Think Human 2024: Scents of Love and Loss
Our event on the scents of love and loss took place in the beautiful tranquil space of Barracks Lane Community Garden on 20 April, in partnership with the mental health charity Oxfordshire Mind, as part of Oxford Brookes’ biennial Think Human Festival of the Humanities and Social Sciences. During a sunny afternoon, we explored the various intersections between love, heartbreak, and smell, considering the questions: what does love smell like? What is the scent of heartbreak? How have these varied over time? What are our own personal responses to particular smells? How do they work to conjure particular feelings for us, and help to stir memories of current and past relationships?
We opened by sharing some of the scents which evoked lost loved ones for us, which ranged from lavender to tinned salmon, wood fires, cigars, cigarette smoke, aftershave, perfume, hospitals, and hot concrete.

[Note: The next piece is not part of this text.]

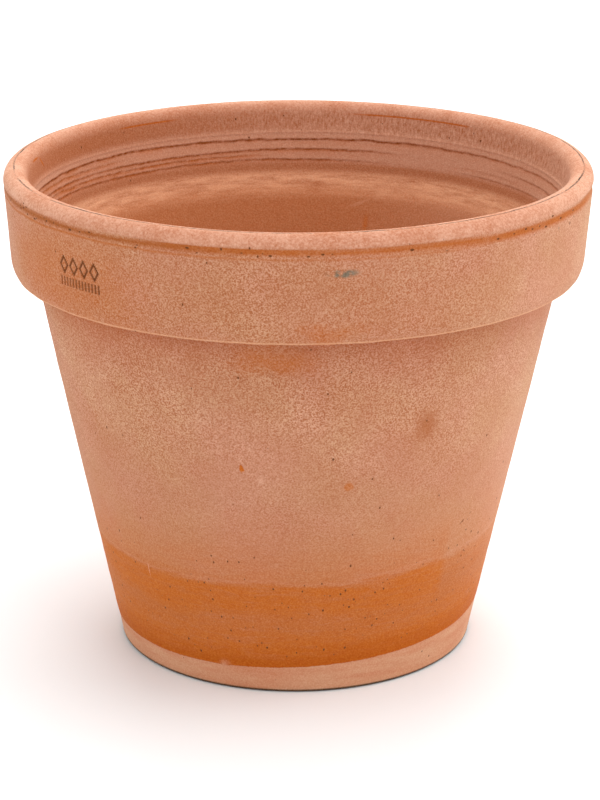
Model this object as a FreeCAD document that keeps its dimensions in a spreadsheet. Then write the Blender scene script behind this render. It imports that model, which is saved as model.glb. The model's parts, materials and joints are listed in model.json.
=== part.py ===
"""Clay flower pot: a conical wall with a band-shaped rim, an inner ledge, a floor with a drain hole and
a shallow recess under the foot.

The pot stands on its foot ring at Z = 0 with its axis on Z. Lengths are in millimetres. Radii are
measured from the axis and heights from the surface that the pot stands on.
"""
import FreeCAD, Part
import os

import Sketcher
from FreeCAD import Vector

UP = Vector(0, 0, 1)
FULL_TURN = 360
ON_EDGE = 0.05
SHEET = "Dimensions"

# alias, value, meaning
DIMENSIONS = [
    ("pot_height", 177.6, "foot to the top of the lip"),
    ("lip_diameter", 210.0, "widest diameter, round the lip"),
    ("lip_roundness", 4.46, "radius of the rounded lip"),
    ("foot_diameter", 129.6, "outside of the wall where it meets the foot"),
    ("neck_diameter", 188.6, "outside of the wall just under the rim"),
    ("rim_underside", 140.2, "height of the rim's flat underside"),
    ("rim_lower_diameter", 202.6, "outside of the rim at its lower edge"),
    ("rim_face_diameter", 205.8, "where the rim's lower edge runs into its face"),
    ("rim_face_start", 145.2, "height of that place"),
    ("mouth_diameter", 185.2, "inside of the mouth where it meets the ledge"),
    ("ledge_top", 150.5, "height of the ledge's outer edge"),
    ("ledge_diameter", 173.0, "inside of the ledge"),
    ("ledge_bottom", 144.0, "height of the ledge's inner edge"),
    ("floor_diameter", 117.6, "inside of the wall where it meets the floor"),
    ("floor_top", 12.0, "height of the inner floor"),
    ("recess_diameter", 100.0, "recess under the foot"),
    ("recess_depth", 2.0, "depth of that recess"),
    ("drain_diameter", 24.0, "drain hole through the floor"),
    ("foot_rounding", 1.5, "rounding of the foot ring's two edges"),
    ("neck_rounding", 2.0, "fillet between wall and rim underside"),
    ("ledge_rounding", 5.0, "roundings above and below the ledge"),
    ("floor_rounding", 8.0, "fillet between floor and wall"),
    ("drain_rounding", 2.5, "rounding of the drain hole's upper edge"),
    ("drain_relief", 1.0, "rounding of the drain hole's lower edge"),
]

# The wall's profile, in order: name of the corner, its radius and its height as sheet expressions.
# The lip's two ends have no place of their own: they follow from the tangents.
CORNERS = [
    ("FootEdge", "foot_diameter / 2", None),
    ("Neck", "neck_diameter / 2", "rim_underside"),
    ("RimEdge", "rim_lower_diameter / 2", "rim_underside"),
    ("RimFace", "rim_face_diameter / 2", "rim_face_start"),
    ("LedgeTop", "mouth_diameter / 2", "ledge_top"),
    ("LedgeBottom", "ledge_diameter / 2", "ledge_bottom"),
    ("FloorCorner", "floor_diameter / 2", "floor_top"),
]


def make_sheet(document):
    """The driving dimensions, one row each: meaning, value, alias."""
    sheet = document.addObject("Spreadsheet::Sheet", SHEET)
    for row, (alias, value, meaning) in enumerate(DIMENSIONS, start=1):
        sheet.set(f"A{row}", meaning)
        sheet.set(f"B{row}", str(value))
        sheet.setAlias(f"B{row}", alias)
    document.recompute()
    return sheet


def bound(expression):
    """The expression with each alias in it read from the sheet."""
    words = expression.split()
    aliases = {alias for alias, _, _ in DIMENSIONS}
    return " ".join(f"{SHEET}.{word}" if word in aliases else word for word in words)


def value_of(sheet, expression):
    """The number that an expression of aliases, numbers, / and - comes to."""
    words = expression.split()
    total = float(sheet.get(words[0]))
    for sign, word in zip(words[1::2], words[2::2]):
        number = float(word) if word[0].isdigit() else float(sheet.get(word))
        total = total / number if sign == "/" else total - number
    return total


def new_sketch(body, name, role):
    """An empty sketch on one of the body's own origin planes."""
    plane = next(item for item in body.Origin.OriginFeatures if item.Role == role)
    sketch = body.newObject("Sketcher::SketchObject", name)
    sketch.AttachmentSupport = (plane, [""])
    sketch.MapMode = "FlatFace"
    return sketch


def bind(sketch, kind, places, name, expression, value):
    """One dimension of a sketch, bound to the sheet."""
    index = sketch.addConstraint(Sketcher.Constraint(kind, *places, value))
    sketch.renameConstraint(index, name)
    sketch.setExpression(f"Constraints.{name}", bound(expression))


def draw_wall(body, sheet):
    """Half of the pot's section, from the axis outwards, up the outside, over the lip and down inside."""
    sketch = new_sketch(body, "WallProfile", "XZ_Plane")
    at = {}
    for name, radius, height in CORNERS:
        up = value_of(sheet, height) if height else 0.0
        at[name] = Vector(value_of(sheet, radius), up, 0)
    lip_radius = value_of(sheet, "lip_roundness")
    lip_centre = Vector(
        value_of(sheet, "lip_diameter / 2 - lip_roundness"),
        value_of(sheet, "pot_height - lip_roundness"),
        0,
    )
    lip_out = lip_centre + Vector(lip_radius, 0, 0)
    lip_top = lip_centre + Vector(0, lip_radius, 0)
    lip_in = lip_centre - Vector(lip_radius, 0, 0)
    floor_centre = Vector(0, at["FloorCorner"].y, 0)
    edge_middle = (at["RimEdge"] + at["RimFace"]) / 2 + Vector(lip_radius / 10, -lip_radius / 10, 0)
    outline = [
        Part.LineSegment(Vector(), at["FootEdge"]),
        Part.LineSegment(at["FootEdge"], at["Neck"]),
        Part.LineSegment(at["Neck"], at["RimEdge"]),
        Part.Arc(at["RimEdge"], edge_middle, at["RimFace"]),
        Part.LineSegment(at["RimFace"], lip_out),
        Part.Arc(lip_out, lip_top, lip_in),
        Part.LineSegment(lip_in, at["LedgeTop"]),
        Part.LineSegment(at["LedgeTop"], at["LedgeBottom"]),
        Part.LineSegment(at["LedgeBottom"], at["FloorCorner"]),
        Part.LineSegment(at["FloorCorner"], floor_centre),
        Part.LineSegment(floor_centre, Vector()),
    ]
    foot, wall, under, edge, face, lip, mouth, ledge, inner, floor, axis = range(len(outline))
    sketch.addGeometry(outline, False)

    first, last, middle, origin = 1, 2, 3, (-1, 1)
    smooth = {(edge, face), (face, lip), (lip, mouth)}
    for one, other in zip(range(len(outline)), [*range(1, len(outline)), 0]):
        joint = "Tangent" if (one, other) in smooth else "Coincident"
        sketch.addConstraint(Sketcher.Constraint(joint, one, last, other, first))
    sketch.addConstraint(Sketcher.Constraint("Coincident", foot, first, *origin))
    sketch.addConstraint(Sketcher.Constraint("Horizontal", foot))
    sketch.addConstraint(Sketcher.Constraint("Horizontal", floor))
    sketch.addConstraint(Sketcher.Constraint("Vertical", axis))

    ends = [foot, wall, under, edge, mouth, ledge, inner]
    for line, (name, radius, height) in zip(ends, CORNERS):
        place = (*origin, line, last)
        bind(sketch, "DistanceX", place, f"{name}Radius", radius, at[name].x)
        if height:
            bind(sketch, "DistanceY", place, f"{name}Height", height, at[name].y)
    bind(sketch, "Radius", (lip,), "LipRoundness", "lip_roundness", lip_radius)
    centre = (*origin, lip, middle)
    out = "lip_diameter / 2 - lip_roundness"
    bind(sketch, "DistanceX", centre, "LipOut", out, lip_centre.x)
    bind(sketch, "DistanceY", centre, "LipUp", "pot_height - lip_roundness", lip_centre.y)
    return sketch


def revolve_wall(body, sketch):
    """The solid of revolution that the section sweeps about the pot's axis."""
    wall = body.newObject("PartDesign::Revolution", "Wall")
    wall.Profile = sketch
    wall.ReferenceAxis = (sketch, ["V_Axis"])
    wall.Angle = FULL_TURN
    sketch.Visibility = False
    return wall


def cut_round(body, name, diameter, depth):
    """A round pocket cut upwards from the standing plane, through everything if depth is None."""
    sketch = new_sketch(body, f"{name}Circle", "XY_Plane")
    before = body.Shape.Volume
    radius = float(body.Document.getObject(SHEET).get(diameter)) / 2
    sketch.addGeometry(Part.Circle(Vector(), UP, radius), False)
    sketch.addConstraint(Sketcher.Constraint("Coincident", 0, 3, -1, 1))
    bind(sketch, "Radius", (0,), "Radius", f"{diameter} / 2", radius)
    pocket = body.newObject("PartDesign::Pocket", name)
    pocket.Profile = sketch
    pocket.Reversed = True
    if depth:
        pocket.setExpression("Length", bound(depth))
    else:
        pocket.Type = "ThroughAll"
    body.Document.recompute()
    if not body.Shape.Volume < before:
        raise RuntimeError(f"{name} removed nothing")
    return pocket


def round_edges(body, name, circles, radius):
    """A fillet along each of the circles, given as (radius, height) about the pot's axis."""
    base = body.Tip
    chosen = []
    for number, edge in enumerate(base.Shape.Edges, start=1):
        curve = edge.Curve
        if not isinstance(curve, Part.Circle):
            continue
        for wide, high in circles:
            near = abs(curve.Radius - wide) < ON_EDGE and abs(curve.Center.z - high) < ON_EDGE
            if near and f"Edge{number}" not in chosen:
                chosen.append(f"Edge{number}")
    if len(chosen) != len(circles):
        raise RuntimeError(f"{name} found {len(chosen)} of its {len(circles)} edges")
    fillet = body.newObject("PartDesign::Fillet", name)
    fillet.Base = (base, chosen)
    fillet.setExpression("Radius", bound(radius))
    body.Document.recompute()
    return fillet


def make_pot(document, sheet):
    """The pot, as one body: revolved wall, recessed foot, drain hole, then the soft edges of pressed clay."""

    def half(alias):
        return value_of(sheet, f"{alias} / 2")

    def size(alias):
        return value_of(sheet, alias)

    body = document.addObject("PartDesign::Body", "Pot")
    body.Label = "pot"
    revolve_wall(body, draw_wall(body, sheet))
    document.recompute()
    cut_round(body, "FootRecess", "recess_diameter", "recess_depth")
    cut_round(body, "DrainHole", "drain_diameter", None)

    foot = [(half("foot_diameter"), 0), (half("recess_diameter"), 0)]
    neck = [(half("neck_diameter"), size("rim_underside"))]
    ledge = [
        (half("mouth_diameter"), size("ledge_top")),
        (half("ledge_diameter"), size("ledge_bottom")),
    ]
    floor = [(half("floor_diameter"), size("floor_top"))]
    drain_top = [(half("drain_diameter"), size("floor_top"))]
    drain_foot = [(half("drain_diameter"), size("recess_depth"))]
    round_edges(body, "FootRounding", foot, "foot_rounding")
    round_edges(body, "NeckRounding", neck, "neck_rounding")
    round_edges(body, "LedgeRounding", ledge, "ledge_rounding")
    round_edges(body, "FloorRounding", floor, "floor_rounding")
    round_edges(body, "DrainRounding", drain_top, "drain_rounding")
    round_edges(body, "DrainRelief", drain_foot, "drain_relief")
    body.Placement = FreeCAD.Placement(Vector(0, 0, 0), FreeCAD.Rotation(UP, 0))
    document.recompute()
    return body


def check(document, parts):
    """Stops if any object failed to compute or any part isn't a sound solid."""
    for item in document.Objects:
        if {"Invalid", "Error"} & set(item.State):
            raise RuntimeError(f"{item.Name} failed: {item.State}")
    for part in parts:
        shape = part.Shape
        if shape.isNull() or not shape.isValid() or len(shape.Solids) != 1:
            raise RuntimeError(f"{part.Label} isn't one sound solid")


def main():
    document = FreeCAD.newDocument("FlowerPot")
    sheet = make_sheet(document)
    parts = [make_pot(document, sheet)]
    document.recompute()
    check(document, parts)
    os.makedirs("parts", exist_ok=True)
    for part in parts:
        part.Shape.exportStep(f"parts/{part.Label}.step")
        box = part.Shape.optimalBoundingBox()
        print(part.Label, "volume cm3", round(part.Shape.Volume / 1000, 1))
        print("size mm", round(box.XLength, 2), round(box.YLength, 2), round(box.ZLength, 2))


main()
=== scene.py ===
"""A clay flower pot, 21 cm across, with its surface, and a plain studio to look at it in.

The pot is one closed shell: its section is carried once round the upright axis. Angles are measured
from the front (-Y) towards +X. Lengths are in metres.
"""
import json
import math

import bpy
import numpy as np
from bpy.props import FloatProperty, FloatVectorProperty, IntProperty, PointerProperty
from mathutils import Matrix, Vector

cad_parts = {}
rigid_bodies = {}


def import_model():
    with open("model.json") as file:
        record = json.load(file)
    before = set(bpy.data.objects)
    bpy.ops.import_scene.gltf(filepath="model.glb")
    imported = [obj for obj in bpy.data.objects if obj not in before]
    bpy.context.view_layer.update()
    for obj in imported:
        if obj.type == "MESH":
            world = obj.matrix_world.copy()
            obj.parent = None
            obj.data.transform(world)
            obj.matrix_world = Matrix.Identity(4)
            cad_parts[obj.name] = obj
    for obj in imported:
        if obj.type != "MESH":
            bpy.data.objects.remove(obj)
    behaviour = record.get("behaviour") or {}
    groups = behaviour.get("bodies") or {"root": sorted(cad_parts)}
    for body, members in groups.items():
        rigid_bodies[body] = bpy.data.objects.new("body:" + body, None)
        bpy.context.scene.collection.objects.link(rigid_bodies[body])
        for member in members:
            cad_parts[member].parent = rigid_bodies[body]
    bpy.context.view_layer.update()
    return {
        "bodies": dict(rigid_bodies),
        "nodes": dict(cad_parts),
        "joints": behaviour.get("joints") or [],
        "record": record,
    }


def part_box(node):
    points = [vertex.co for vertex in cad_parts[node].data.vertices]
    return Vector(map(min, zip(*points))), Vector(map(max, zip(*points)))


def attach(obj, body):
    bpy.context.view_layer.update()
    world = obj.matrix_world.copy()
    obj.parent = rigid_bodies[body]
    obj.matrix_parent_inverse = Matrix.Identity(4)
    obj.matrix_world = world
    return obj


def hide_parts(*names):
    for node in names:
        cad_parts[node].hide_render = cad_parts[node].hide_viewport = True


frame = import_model()

bl_info = {
    "name": "Clay Flower Pot",
    "version": (1, 0, 0),
    "blender": (4, 5, 0),
    "location": "View3D > Sidebar > Pot",
    "description": "Builds a rimmed clay flower pot with its fired and weathered surface",
    "category": "Add Mesh",
}

MM = 0.001
NODE = "pot"
POT_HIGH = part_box(NODE)[1]
MOUNTS = {mount["name"]: mount for mount in frame["record"]["mounts"]}
DRAIN = MOUNTS["drain_hole"]["dims"]["r_mm"] * MM
SHOULDER = MOUNTS["rim_shoulder"]["pos_m"][2]

# The radius at which the outer wall is rolled out flat, for marks that have a place on it.
WALL_RADIUS = 100 * MM
# How far the lip stands to the right of the foot.
LEAN = 1.35 * MM
# The pale band's upper edge round the foot: a plane, its height on the axis and its rise across and back.
WATERLINE = 12.6 * MM
WATERLINE_SLOPE = (0.045, 0.030)
# How fine the cells are that hold at most one pore or pit each, per metre.
HOLE_CELLS = 560
# Share of cells that hold a pore, by height as a share of the pot's.
PORES_BY_HEIGHT = (
    (0.06, 0.06), (0.09, 0.50), (0.28, 0.46), (0.37, 0.03),
    (0.93, 0.008), (0.955, 0.15), (0.973, 0.15), (0.98, 0.01),
)
# Strength of the worm-like lime and of the even haze of lime, by height as a share of the pot's.
LIME_BY_HEIGHT = (
    (0.24, 0.16), (0.34, 0.36), (0.46, 0.66), (0.60, 0.98),
    (0.68, 0.98), (0.74, 0.74), (0.785, 0.46), (0.80, 0.80),
)
HAZE_BY_HEIGHT = (
    (0.22, 0.03), (0.27, 0.34), (0.34, 0.30), (0.42, 0.20), (0.56, 0.12), (0.70, 0.03), (0.80, 0.06),
)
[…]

We finished by exploring various scents historically associated with losing love, including the smell of decaying soil and rotting weeds used to indicate sexual immorality; decaying flowers; dust and mould; rosemary for memory; and the purported scent of Hell, created as part of Odeuropa’s Historical Scent Collection.
Following lunch, the artists Jill Mueller and Julie Light led a creative workshop making collaged hearts inspired by the scents of finding and losing love, both in history and individual experience. The collages each had scented sachets attached, much like the first perfumed valentine cards pioneered by the perfumer and businessman Eugène Rimmel (you can see an example in the Victoria & Albert Museums’s collections here).
The scents selected by participants included sandalwood, which was associated with happy summer days; smoke, which was connected to the emotional and physical warmth of sitting around a fireside; and floral smells such as lavender and rose otto, which evoked feelings of hope.